Make an exact copy of the listing below.

▶ Source excerpt:
>> begin
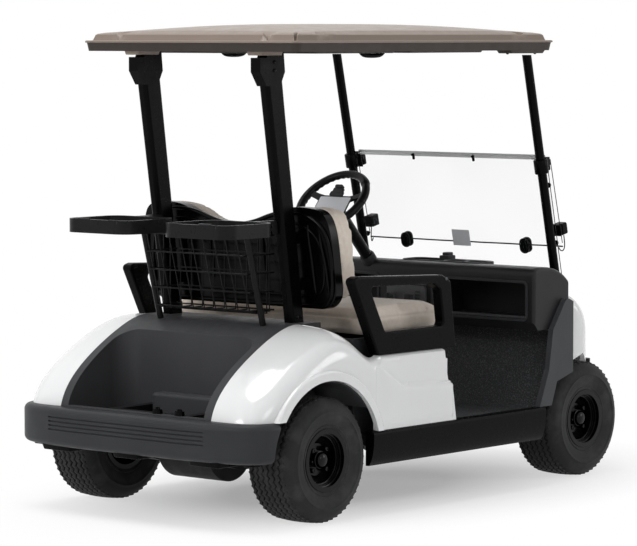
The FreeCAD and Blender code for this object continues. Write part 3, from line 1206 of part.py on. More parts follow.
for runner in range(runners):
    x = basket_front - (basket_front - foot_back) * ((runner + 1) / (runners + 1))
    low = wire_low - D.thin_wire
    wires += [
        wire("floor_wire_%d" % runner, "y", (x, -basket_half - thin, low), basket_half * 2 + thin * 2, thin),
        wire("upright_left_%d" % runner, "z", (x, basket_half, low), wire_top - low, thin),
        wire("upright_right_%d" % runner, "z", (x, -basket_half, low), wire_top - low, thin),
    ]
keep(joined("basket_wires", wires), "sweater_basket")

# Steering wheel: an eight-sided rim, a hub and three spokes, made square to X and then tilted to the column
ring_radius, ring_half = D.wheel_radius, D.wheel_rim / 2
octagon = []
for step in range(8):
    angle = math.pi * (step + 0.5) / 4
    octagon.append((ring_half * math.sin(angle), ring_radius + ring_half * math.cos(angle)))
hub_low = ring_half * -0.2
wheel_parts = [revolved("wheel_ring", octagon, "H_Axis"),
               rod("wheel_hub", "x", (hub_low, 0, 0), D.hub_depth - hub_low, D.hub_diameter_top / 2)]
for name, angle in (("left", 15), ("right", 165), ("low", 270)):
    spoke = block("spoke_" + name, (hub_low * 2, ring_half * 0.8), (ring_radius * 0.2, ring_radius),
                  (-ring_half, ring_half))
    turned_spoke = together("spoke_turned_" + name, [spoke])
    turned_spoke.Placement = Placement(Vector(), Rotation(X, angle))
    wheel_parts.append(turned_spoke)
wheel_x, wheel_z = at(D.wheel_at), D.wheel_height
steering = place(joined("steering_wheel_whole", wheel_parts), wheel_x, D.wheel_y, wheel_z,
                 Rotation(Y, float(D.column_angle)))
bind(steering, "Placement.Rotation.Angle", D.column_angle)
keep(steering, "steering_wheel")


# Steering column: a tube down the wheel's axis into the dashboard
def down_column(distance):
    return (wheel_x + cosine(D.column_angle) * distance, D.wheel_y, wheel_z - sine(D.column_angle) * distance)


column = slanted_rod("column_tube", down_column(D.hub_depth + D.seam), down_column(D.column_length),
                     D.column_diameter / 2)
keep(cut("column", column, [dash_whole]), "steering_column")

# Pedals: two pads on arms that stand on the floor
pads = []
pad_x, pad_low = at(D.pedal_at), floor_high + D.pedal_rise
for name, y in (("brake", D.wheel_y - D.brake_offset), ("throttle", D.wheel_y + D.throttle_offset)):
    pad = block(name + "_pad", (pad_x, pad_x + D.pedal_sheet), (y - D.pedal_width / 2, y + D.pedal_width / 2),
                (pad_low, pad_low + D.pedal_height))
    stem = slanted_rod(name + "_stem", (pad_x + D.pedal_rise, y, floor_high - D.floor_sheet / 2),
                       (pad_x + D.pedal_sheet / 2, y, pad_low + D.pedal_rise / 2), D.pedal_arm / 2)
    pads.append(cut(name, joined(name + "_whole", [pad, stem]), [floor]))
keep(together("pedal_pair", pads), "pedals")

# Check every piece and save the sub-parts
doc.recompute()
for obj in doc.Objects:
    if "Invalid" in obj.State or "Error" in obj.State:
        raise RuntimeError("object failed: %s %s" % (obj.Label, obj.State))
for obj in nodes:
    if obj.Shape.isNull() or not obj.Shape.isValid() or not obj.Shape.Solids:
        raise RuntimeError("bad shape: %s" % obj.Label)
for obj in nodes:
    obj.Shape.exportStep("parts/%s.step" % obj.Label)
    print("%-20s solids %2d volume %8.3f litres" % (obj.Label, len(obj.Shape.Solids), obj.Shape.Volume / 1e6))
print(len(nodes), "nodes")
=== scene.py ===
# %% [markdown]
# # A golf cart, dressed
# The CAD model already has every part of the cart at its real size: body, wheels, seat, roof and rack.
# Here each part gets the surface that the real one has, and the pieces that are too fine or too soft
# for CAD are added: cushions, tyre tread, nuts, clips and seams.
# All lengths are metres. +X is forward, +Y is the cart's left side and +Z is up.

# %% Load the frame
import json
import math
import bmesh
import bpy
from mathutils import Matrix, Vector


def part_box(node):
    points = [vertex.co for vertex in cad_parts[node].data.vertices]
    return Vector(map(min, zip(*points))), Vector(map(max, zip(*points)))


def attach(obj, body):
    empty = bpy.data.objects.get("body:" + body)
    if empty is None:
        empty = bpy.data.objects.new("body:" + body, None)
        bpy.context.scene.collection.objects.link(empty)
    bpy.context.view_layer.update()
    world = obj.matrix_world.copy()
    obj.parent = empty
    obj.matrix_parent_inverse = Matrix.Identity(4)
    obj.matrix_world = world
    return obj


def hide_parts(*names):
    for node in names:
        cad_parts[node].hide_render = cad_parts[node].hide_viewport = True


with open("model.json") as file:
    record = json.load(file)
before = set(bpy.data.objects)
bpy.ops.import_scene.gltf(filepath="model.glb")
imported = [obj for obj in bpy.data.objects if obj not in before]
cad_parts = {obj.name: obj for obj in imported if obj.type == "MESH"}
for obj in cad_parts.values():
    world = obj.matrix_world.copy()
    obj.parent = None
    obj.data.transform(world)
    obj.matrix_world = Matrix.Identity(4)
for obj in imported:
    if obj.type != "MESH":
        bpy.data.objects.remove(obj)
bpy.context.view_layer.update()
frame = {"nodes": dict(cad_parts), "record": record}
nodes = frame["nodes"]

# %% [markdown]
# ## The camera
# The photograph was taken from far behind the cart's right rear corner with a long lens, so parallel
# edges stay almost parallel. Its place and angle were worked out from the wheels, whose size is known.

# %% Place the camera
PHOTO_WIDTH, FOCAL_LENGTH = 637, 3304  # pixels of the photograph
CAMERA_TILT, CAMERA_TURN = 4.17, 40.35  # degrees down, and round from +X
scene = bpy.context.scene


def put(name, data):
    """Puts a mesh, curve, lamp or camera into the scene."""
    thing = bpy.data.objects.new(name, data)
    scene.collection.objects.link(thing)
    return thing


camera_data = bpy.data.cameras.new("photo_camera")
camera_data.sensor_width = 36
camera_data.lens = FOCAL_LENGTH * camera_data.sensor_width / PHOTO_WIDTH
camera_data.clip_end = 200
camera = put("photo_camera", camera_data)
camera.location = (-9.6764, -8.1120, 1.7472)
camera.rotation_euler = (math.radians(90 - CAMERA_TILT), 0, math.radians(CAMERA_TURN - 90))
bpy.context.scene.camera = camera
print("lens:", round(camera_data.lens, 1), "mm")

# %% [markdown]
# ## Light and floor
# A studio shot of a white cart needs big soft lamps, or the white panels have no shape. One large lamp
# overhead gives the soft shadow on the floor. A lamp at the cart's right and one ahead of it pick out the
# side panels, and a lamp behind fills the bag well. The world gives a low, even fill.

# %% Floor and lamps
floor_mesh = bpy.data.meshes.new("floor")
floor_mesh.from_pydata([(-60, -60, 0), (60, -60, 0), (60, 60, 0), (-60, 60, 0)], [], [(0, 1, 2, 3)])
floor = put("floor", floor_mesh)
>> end
▶ Full output:
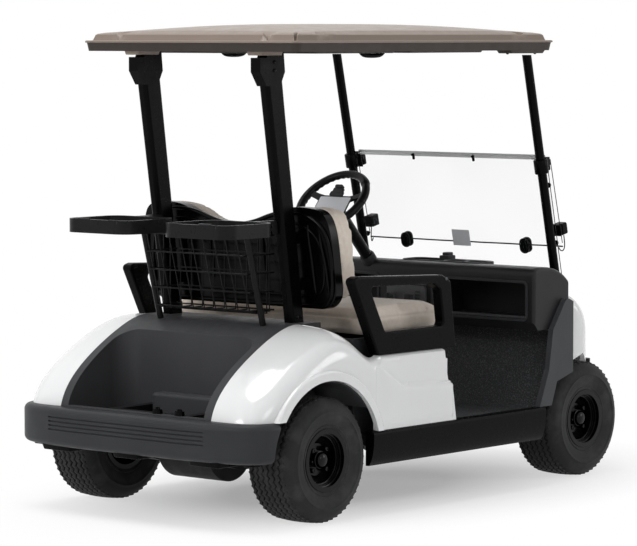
The FreeCAD and Blender code for this object continues. Write part 3, from line 1206 of part.py on. More parts follow.
for runner in range(runners):
    x = basket_front - (basket_front - foot_back) * ((runner + 1) / (runners + 1))
    low = wire_low - D.thin_wire
    wires += [
        wire("floor_wire_%d" % runner, "y", (x, -basket_half - thin, low), basket_half * 2 + thin * 2, thin),
        wire("upright_left_%d" % runner, "z", (x, basket_half, low), wire_top - low, thin),
        wire("upright_right_%d" % runner, "z", (x, -basket_half, low), wire_top - low, thin),
    ]
keep(joined("basket_wires", wires), "sweater_basket")

# Steering wheel: an eight-sided rim, a hub and three spokes, made square to X and then tilted to the column
ring_radius, ring_half = D.wheel_radius, D.wheel_rim / 2
octagon = []
for step in range(8):
    angle = math.pi * (step + 0.5) / 4
    octagon.append((ring_half * math.sin(angle), ring_radius + ring_half * math.cos(angle)))
hub_low = ring_half * -0.2
wheel_parts = [revolved("wheel_ring", octagon, "H_Axis"),
               rod("wheel_hub", "x", (hub_low, 0, 0), D.hub_depth - hub_low, D.hub_diameter_top / 2)]
for name, angle in (("left", 15), ("right", 165), ("low", 270)):
    spoke = block("spoke_" + name, (hub_low * 2, ring_half * 0.8), (ring_radius * 0.2, ring_radius),
                  (-ring_half, ring_half))
    turned_spoke = together("spoke_turned_" + name, [spoke])
    turned_spoke.Placement = Placement(Vector(), Rotation(X, angle))
    wheel_parts.append(turned_spoke)
wheel_x, wheel_z = at(D.wheel_at), D.wheel_height
steering = place(joined("steering_wheel_whole", wheel_parts), wheel_x, D.wheel_y, wheel_z,
                 Rotation(Y, float(D.column_angle)))
bind(steering, "Placement.Rotation.Angle", D.column_angle)
keep(steering, "steering_wheel")


# Steering column: a tube down the wheel's axis into the dashboard
def down_column(distance):
    return (wheel_x + cosine(D.column_angle) * distance, D.wheel_y, wheel_z - sine(D.column_angle) * distance)


column = slanted_rod("column_tube", down_column(D.hub_depth + D.seam), down_column(D.column_length),
                     D.column_diameter / 2)
keep(cut("column", column, [dash_whole]), "steering_column")

# Pedals: two pads on arms that stand on the floor
pads = []
pad_x, pad_low = at(D.pedal_at), floor_high + D.pedal_rise
for name, y in (("brake", D.wheel_y - D.brake_offset), ("throttle", D.wheel_y + D.throttle_offset)):
    pad = block(name + "_pad", (pad_x, pad_x + D.pedal_sheet), (y - D.pedal_width / 2, y + D.pedal_width / 2),
                (pad_low, pad_low + D.pedal_height))
    stem = slanted_rod(name + "_stem", (pad_x + D.pedal_rise, y, floor_high - D.floor_sheet / 2),
                       (pad_x + D.pedal_sheet / 2, y, pad_low + D.pedal_rise / 2), D.pedal_arm / 2)
    pads.append(cut(name, joined(name + "_whole", [pad, stem]), [floor]))
keep(together("pedal_pair", pads), "pedals")

# Check every piece and save the sub-parts
doc.recompute()
for obj in doc.Objects:
    if "Invalid" in obj.State or "Error" in obj.State:
        raise RuntimeError("object failed: %s %s" % (obj.Label, obj.State))
for obj in nodes:
    if obj.Shape.isNull() or not obj.Shape.isValid() or not obj.Shape.Solids:
        raise RuntimeError("bad shape: %s" % obj.Label)
for obj in nodes:
    obj.Shape.exportStep("parts/%s.step" % obj.Label)
    print("%-20s solids %2d volume %8.3f litres" % (obj.Label, len(obj.Shape.Solids), obj.Shape.Volume / 1e6))
print(len(nodes), "nodes")
=== scene.py ===
# %% [markdown]
# # A golf cart, dressed
# The CAD model already has every part of the cart at its real size: body, wheels, seat, roof and rack.
# Here each part gets the surface that the real one has, and the pieces that are too fine or too soft
# for CAD are added: cushions, tyre tread, nuts, clips and seams.
# All lengths are metres. +X is forward, +Y is the cart's left side and +Z is up.

# %% Load the frame
import json
import math
import bmesh
import bpy
from mathutils import Matrix, Vector


def part_box(node):
    points = [vertex.co for vertex in cad_parts[node].data.vertices]
    return Vector(map(min, zip(*points))), Vector(map(max, zip(*points)))


def attach(obj, body):
    empty = bpy.data.objects.get("body:" + body)
    if empty is None:
        empty = bpy.data.objects.new("body:" + body, None)
        bpy.context.scene.collection.objects.link(empty)
    bpy.context.view_layer.update()
    world = obj.matrix_world.copy()
    obj.parent = empty
    obj.matrix_parent_inverse = Matrix.Identity(4)
    obj.matrix_world = world
    return obj


def hide_parts(*names):
    for node in names:
        cad_parts[node].hide_render = cad_parts[node].hide_viewport = True


with open("model.json") as file:
    record = json.load(file)
before = set(bpy.data.objects)
bpy.ops.import_scene.gltf(filepath="model.glb")
imported = [obj for obj in bpy.data.objects if obj not in before]
cad_parts = {obj.name: obj for obj in imported if obj.type == "MESH"}
for obj in cad_parts.values():
    world = obj.matrix_world.copy()
    obj.parent = None
    obj.data.transform(world)
    obj.matrix_world = Matrix.Identity(4)
for obj in imported:
    if obj.type != "MESH":
        bpy.data.objects.remove(obj)
bpy.context.view_layer.update()
frame = {"nodes": dict(cad_parts), "record": record}
nodes = frame["nodes"]

# %% [markdown]
# ## The camera
# The photograph was taken from far behind the cart's right rear corner with a long lens, so parallel
# edges stay almost parallel. Its place and angle were worked out from the wheels, whose size is known.

# %% Place the camera
PHOTO_WIDTH, FOCAL_LENGTH = 637, 3304  # pixels of the photograph
CAMERA_TILT, CAMERA_TURN = 4.17, 40.35  # degrees down, and round from +X
scene = bpy.context.scene


def put(name, data):
    """Puts a mesh, curve, lamp or camera into the scene."""
    thing = bpy.data.objects.new(name, data)
    scene.collection.objects.link(thing)
    return thing


camera_data = bpy.data.cameras.new("photo_camera")
camera_data.sensor_width = 36
camera_data.lens = FOCAL_LENGTH * camera_data.sensor_width / PHOTO_WIDTH
camera_data.clip_end = 200
camera = put("photo_camera", camera_data)
camera.location = (-9.6764, -8.1120, 1.7472)
camera.rotation_euler = (math.radians(90 - CAMERA_TILT), 0, math.radians(CAMERA_TURN - 90))
bpy.context.scene.camera = camera
print("lens:", round(camera_data.lens, 1), "mm")

# %% [markdown]
# ## Light and floor
# A studio shot of a white cart needs big soft lamps, or the white panels have no shape. One large lamp
# overhead gives the soft shadow on the floor. A lamp at the cart's right and one ahead of it pick out the
# side panels, and a lamp behind fills the bag well. The world gives a low, even fill.

# %% Floor and lamps
floor_mesh = bpy.data.meshes.new("floor")
floor_mesh.from_pydata([(-60, -60, 0), (60, -60, 0), (60, 60, 0), (-60, 60, 0)], [], [(0, 1, 2, 3)])
floor = put("floor", floor_mesh)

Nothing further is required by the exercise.